It's no secret that people returning to their communities after serving time in  prison have the deck stacked against them. Formerly incarcerated people are five times more likely to be unemployed and almost 10 times more likely to be homeless than Americans on average, according to Kenyatta Leal, executive director at the Next Chapter Project, a nonprofit in partnership with Slack that aims to create a path for formerly incarcerated individuals to obtain gainful employment in the technology sector by training them in coding and engineering. 

In addition to helping with filling talent gaps during the current shortage of skilled tech workers, Next Chapter also says companies should consider hiring from the estimated 600,000 individuals returning to society each year because they often bring valuable skills to the table, including "problem-solving and de-escalation, emotional intelligence, loyalty, and perseverance." In a new report by Next Chapter published in association with the Aspen Institute, the nonprofit laid out the following eight-step plan for preparing your organization to hire returning individuals: 

1. Take a human-centered approach.

As a business owner, it is important to remember that this process isn't really about you.
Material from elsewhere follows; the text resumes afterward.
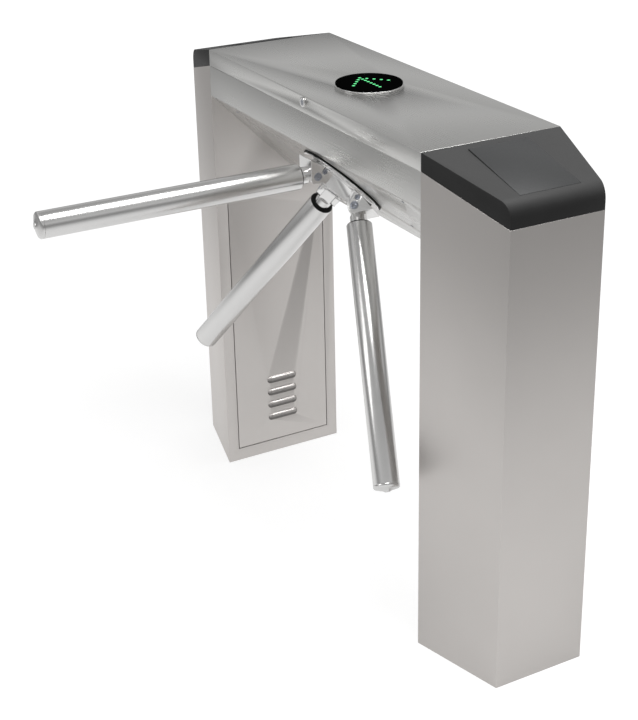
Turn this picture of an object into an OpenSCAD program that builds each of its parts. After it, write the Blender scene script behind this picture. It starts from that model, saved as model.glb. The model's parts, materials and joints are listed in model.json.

You'll likely be working with someone who has experienced serious trauma during their time in prison, and they'll be placing their trust in you to foster a safe community for them to thrive in. As written in the report, "A human-centered approach can ensure that no harm is done while also setting up returning persons for long-term success." 

2. Be mindful of language. 

You may have noticed the use of terminology like "returning persons/individuals" in this article. Next Chapter says that the words used to describe individuals can show support or amplify bias. Avoid using phrases like "convicted felon" or "ex-con," which may be accurate but can erase their personhood. 

3. Identify company values. 

When discussing an initiative to hire returning individuals with your board, executive leadership, and staff, be sure to connect how this relates to the core values of your organization. According to the report, "hiring returning persons demonstrates inclusion, fairness, equity, courage, respect for the whole human experience, and empathy." Be ready to push back against resistance to the concept by relating it back to the values that drive the company. 

4. Engage leadership. 

Consider building a taskforce of top people in each of your major departments to work out exactly how the initiative will work, giving everyone time to extend their best ideas and become personally invested in the project. If you're having problems convincing your team leaders or board members to get involved, set up conversations between them and their counterparts at other companies who have successfully implemented a similar initiative.  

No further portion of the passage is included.